Effectively final effective?

Artur Biesiadowski abies at adres.pl
Thu Feb 25 12:38:38 PST 2010


Reinier Zwitserloot wrote:
> And yet that's what you are proposing: To avoid a simple, obvious, and 
> direct error message ("this variable is implicitly final because it is 
> accessed from a closure; if you'd like to mutate it, use 
> AtomicReference"), you've set up a situation where you implicitly 
> create a copy of a variable, and changing the one does not reflect 
> into the other. Horrible, _horrible_ idea.

I'm suggesting making it effectively final in the scope of 
lambda/anonymous class, just not outside of it. As far as bugs or 
understanding the concept is concerned, I do not see any fundamental 
difference between

int i;
for (i =0; i < 10; i++ ) {
  list.add(new Integer(i)); 
}
print(list);

and

int i;
for (i =0; i < 10; i++ ) {
  list.add(new Object() { public String toString() { return 
Integer.toString(i);}}); 
}
print(list);

In both cases, value of the variable is captured at the moment it 
appears in source code. Same way as you will not expect to see ten of 
'10' in first case, you won't expect to see ten '10' in second case. 
Still, you are arguing that while first case is obvious and will not 
cause bugs, second case HAS to be written

int i;
for (i =0; i < 10; i++ ) {
  final int j = i;
  list.add(new Object() { public String toString() { return 
Integer.toString(j);}}); 
}
print(list);

(with final possibly being removed if I understand your position 
correctly). Can you imagine explaining to newcomers in java (after final 
is removed) that they have to do int j =i; in the loop to pass the 
variable inside, because if they would NOT reassign it to different 
name, they would make a mistake of expecting 10x10 as the output? 
Example with loop is one of the main cases where I'm really angry about 
current rules (as I use final modifier for the most of normal, non-loop 
variables anyway) - of course, in real life it is bit more complicated :)
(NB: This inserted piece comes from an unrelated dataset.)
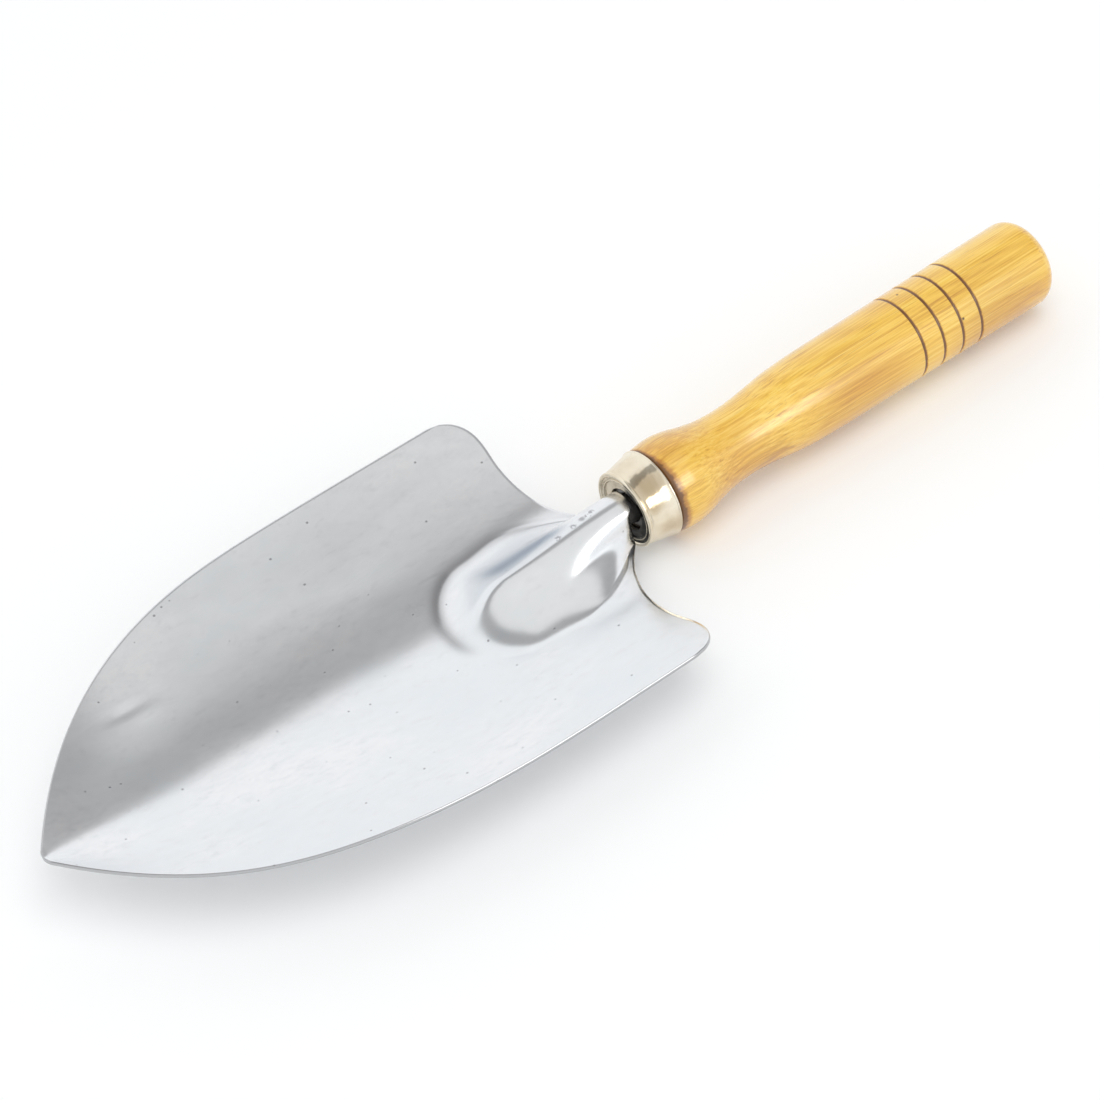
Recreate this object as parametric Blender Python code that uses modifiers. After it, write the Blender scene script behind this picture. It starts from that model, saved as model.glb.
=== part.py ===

I think that having similar rules for method arguments and variables 
passed into lambdas/anonymous classes is not bad thing (after all, in 
both cases you are doing a method/function call, just code is inlined in 
case of lambda/anonymous class as opposed to normal method call).

Given something like @Shared would be accepted, all attempts to modify 
variable from inside closed scope would result in warning (make it 
shared or use in read mode only), but would not impose limits on the 
outside. Going further this route, to achieve symmetry between the 
inlined methods and normal methods, I could even imagine this evolving 
into by-reference passing for java. You would declare method

void swap(@Shared int a, @Shared int b);

and then you could pass variables declared as @Shared to swap, knowing 
that they will be mutated inside your scope. If passed into non-shared 
receiver, current value would be used. I would probably disallow 
automagical 'sharing' of normal variable if it is used as argument to 
method expecting @Shared - it should be compilation error (as @Shared 
will be most probably just a syntax sugar around AtomicXYZ or WrappedXYZ).

Anyway, I'm not advocating particular solution for @Shared here - just 
showing that there is a certain symmetry between method calls and lambda 
instantiations and I don't think it is unreasonable to expect closing 
over CURRENT value of variable being natural.